Но, что важнее, мы все счастливы. Очевидно, что это даже мягко сказано. Сказать, что мы счастливы, что Алсу вернулась – это не сказать ничего. Алсу ничего плохого не сделала. Она не преступница. Весь мир знает, что она не заслуживала быть там. Наша семья не заслуживала того, чтобы проходить через это. Ни одна семья не должна проходить через такие вещи, и особенно семьи журналистов. Журналистика – это не преступление. Алсу не преступница. Я рада, что она вернулась.
Алсу: Я рада вернуться. Я рада, что я сейчас со своими детьми. Я буду нормальной мамой. Я буду заботиться о своей семье.
Я сейчас с нетерпением жду того, чтобы начать решать обычные проблемы, например возвращение [детей] в школу, я действительно хочу этим заняться. Потратить некоторое время на то, чтобы узнать, что происходило вокруг моего дела. Чем больше я знаю, чем больше я понимаю. Это удивительно.
Я благодарю всю мою адвокатскую группу, правительство США, членов Конгресса, Комитет по защите журналистов, моих коллег из Радио Свободная Европа, правозащитные организации. Информации было так мало, информация, которую я получала, была очень ограничена. Я не имела представления о масштабах кампании, которая касалась меня и других журналистов. Спасибо вам большое. Я правда это ценю, это замечательно. Я персонально скажу спасибо всем.
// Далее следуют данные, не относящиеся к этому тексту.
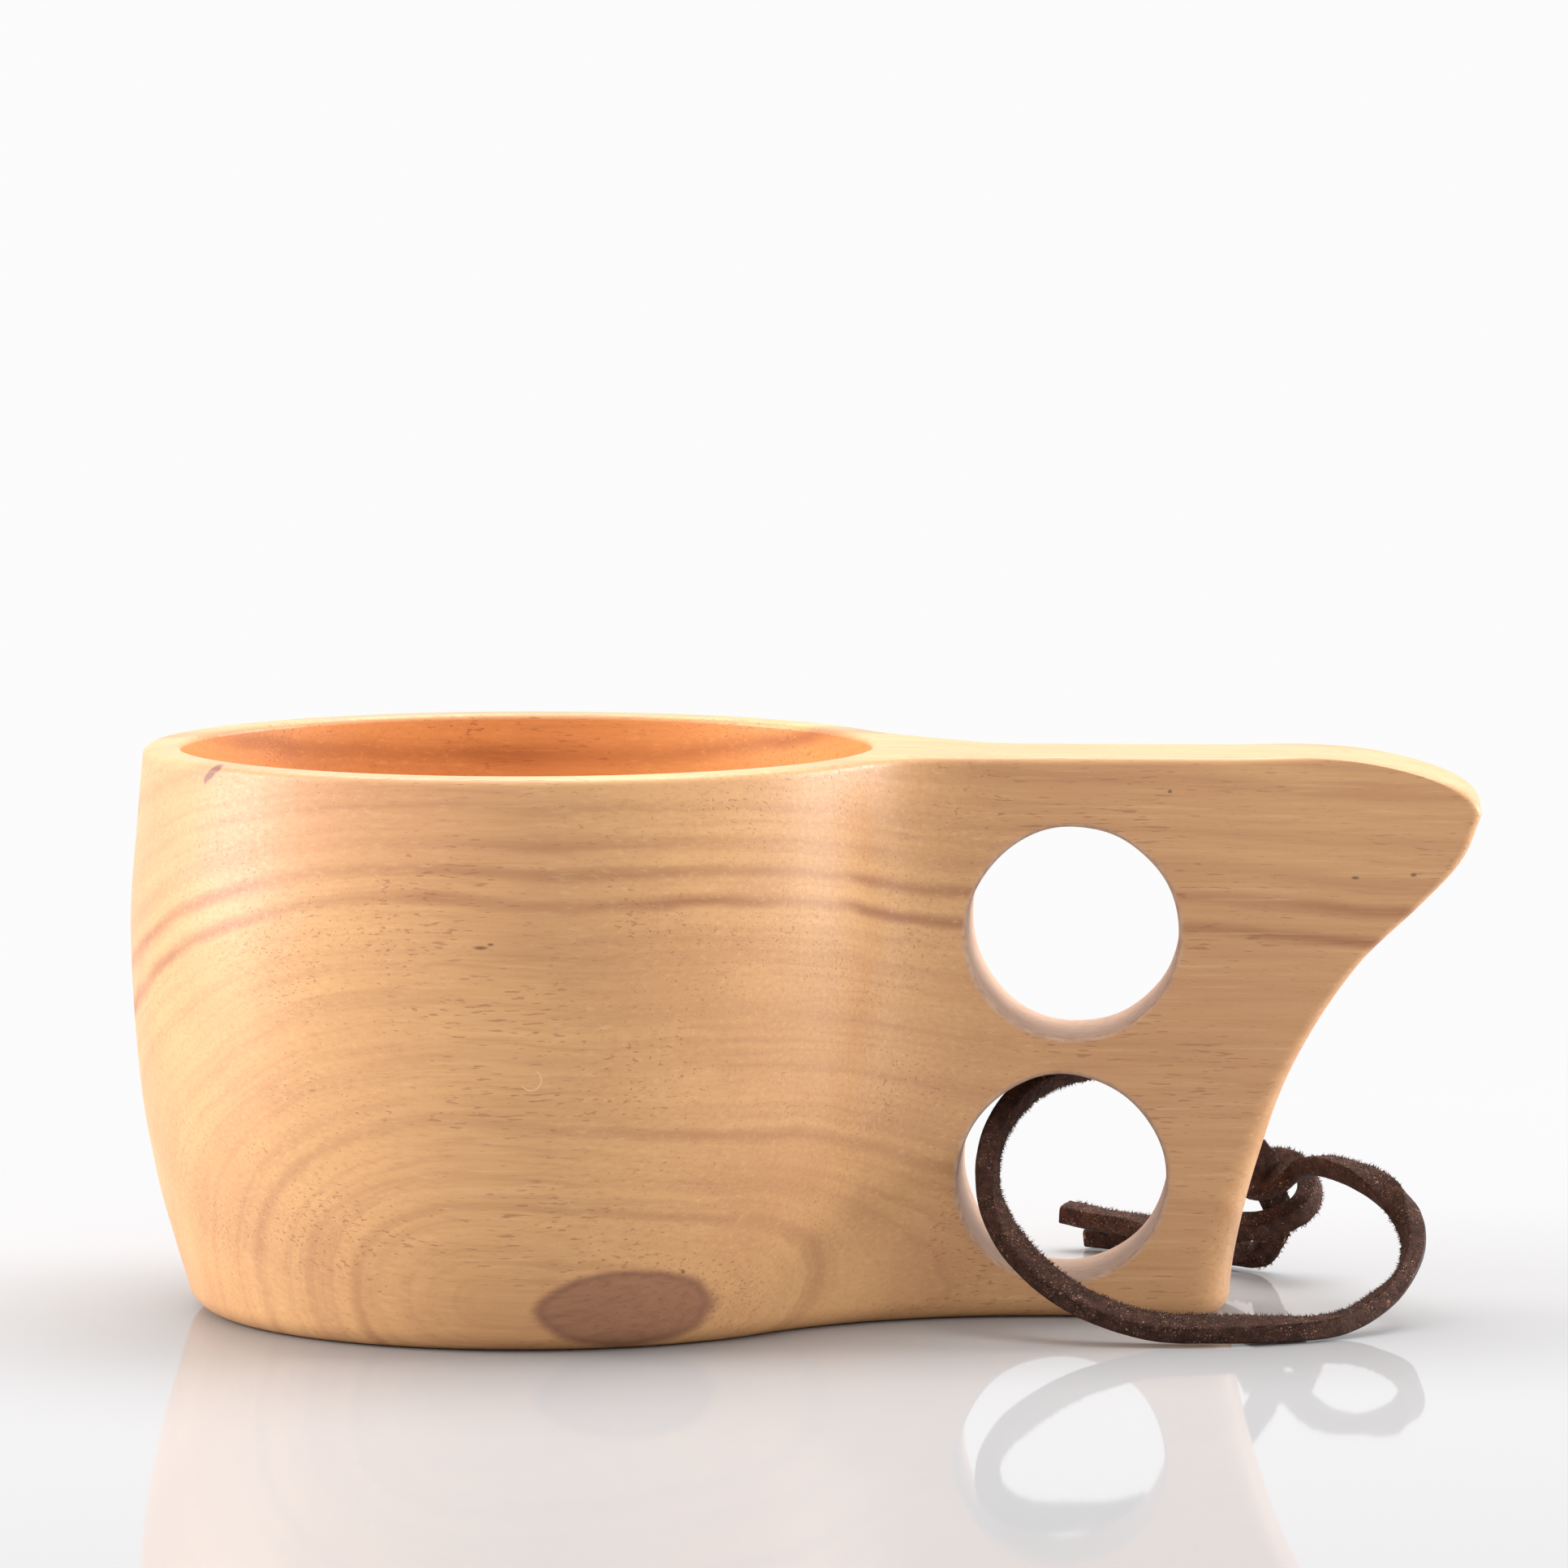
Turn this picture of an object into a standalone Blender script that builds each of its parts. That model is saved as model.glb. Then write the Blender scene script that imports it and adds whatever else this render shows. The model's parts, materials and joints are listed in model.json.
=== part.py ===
"""Kuksa: a one-piece carved wooden cup with a two-hole wing handle and a tied leather wrist lace.

Frame: the origin is on the base plane at the bowl's axis, +X runs towards the handle's tip,
+Y away from the front face and +Z up. Every length is in metres.
"""
import math

import bmesh
import bpy
from mathutils import Matrix, Vector

# Cup: overall sizes
HEIGHT = 0.0698                 # base plane to rim
HANDLE_HALF_THICKNESS = 0.00975
FOOT_ROUNDING = 0.0026          # soft edge between the base plane and the sides
TOP_ROUNDING = 0.0010           # eased edge between the top face and the sides
# Bowl radius against height, without the eased edges
BOWL_PROFILE = [
    (0.0000, 0.0411), (0.0041, 0.0424), (0.0081, 0.0436), (0.0162, 0.0458),
    (0.0284, 0.0479), (0.0477, 0.0490), (0.0609, 0.0481), (0.0698, 0.0473),
]
# Radius of the hollow blend between bowl and handle, at the base and at BLEND_TOP and above
BLEND_RADIUS_BASE = 0.044
BLEND_RADIUS_TOP = 0.023
BLEND_TOP = 0.051
# Rear edge of the handle against height: a straight heel, then a wing that flares to the tip
REAR_EDGE = [
    (0.0000, 0.0869), (0.0081, 0.0878), (0.0193, 0.0905), (0.0314, 0.0949),
    (0.0436, 0.1026), (0.0517, 0.1108), (0.0568, 0.1154), (0.0624, 0.1178),
]
TIP_HEIGHT, TIP_X = REAR_EDGE[-1]
NOSE_START_X = 0.091            # the top face starts to curve down to the tip here
# Plan rounding of the rear edge against height
REAR_ROUNDING = [(0.0000, 0.0062), (0.0140, 0.0046), (0.0300, 0.0026), (0.0460, 0.0016), (0.0698, 0.0014)]

# Bowl hollow
MOUTH_RADIUS = 0.04275
FLOOR_THICKNESS = 0.008
HOLLOW_PROFILE = [
    (0.0698, 0.04275), (0.0568, 0.0431), (0.0426, 0.0427), (0.0304, 0.0413), (0.0223, 0.0392),
]
HOLLOW_CORNER_STEPS = 6
MOUTH_CHAMFER = 0.0006

# Finger holes, along Y: (x, z) of each centre
UPPER_HOLE = (0.0679, 0.0477)
LOWER_HOLE = (0.0666, 0.0174)
UPPER_HOLE_RADIUS = 0.0130
LOWER_HOLE_RADIUS = 0.01275
HOLE_SIDES = 56
HOLE_CUTTER_LENGTH = 0.06

# Lace: a 3.4 by 2.4 mm leather thong, here a round tube of about the same section area
LACE_RADIUS = 0.0016
LACE_POINT_SPACING = 0.0048
# The loop's route, from the knot to the right round the heel, along the table, up in front of the
# lower finger hole, back through it and behind the post to the knot again
LOOP_ROUTE = [
    (0.0959, 0.0200, 0.0146), (0.0982, 0.0160, 0.0158), (0.1017, 0.0100, 0.0158),
    (0.1062, 0.0030, 0.0145), (0.1096, -0.0045, 0.0109), (0.1093, -0.0110, 0.0070),
    (0.1056, -0.0178, 0.0038), (0.0994, -0.0243, 0.0021), (0.0925, -0.0285, 0.0017),
    (0.0855, -0.0305, 0.0017), (0.0790, -0.0308, 0.0024), (0.0738, -0.0303, 0.0035),
    (0.0690, -0.0290, 0.0051), (0.0648, -0.0270, 0.0077), (0.0615, -0.0240, 0.0105),
    (0.0590, -0.0207, 0.0138), (0.0577, -0.0165, 0.0174), (0.0578, -0.0110, 0.0211),
    (0.0590, -0.0050, 0.0239), (0.0611, 0.0010, 0.0261), (0.0640, 0.0068, 0.0276),
    (0.0682, 0.0116, 0.0283), (0.0736, 0.0145, 0.0284), (0.0795, 0.0165, 0.0268),
    (0.0850, 0.0185, 0.0232), (0.0890, 0.0206, 0.0185), (0.0913, 0.0222, 0.0150),
]
# Knot: outer form of a two-strand overhand knot
KNOT_CENTRE = (0.0936, 0.0257, 0.0084)
KNOT_AXIS = (-0.30, 0.60, -0.74)
KNOT_HALF_LENGTH = 0.0062
KNOT_HALF_WIDTH = 0.0048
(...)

Павел: Алсу надо поблагодарить множество людей, много с кем встретиться. Она даже не знает, как много людей трудились над этим по обе стороны Атлантики. Но, говоря о детях, я должен поблагодарить своих детей, потому что они действительно стали лучшими защитниками, лучшими спикерами в кампании за освобождение Алсу. Алсу не только увидела, что они выросли [за время ее отсутствия], но она также увидела, что они повзрослели. И они стали лучше понимать свои права как американцев и как свободных людей.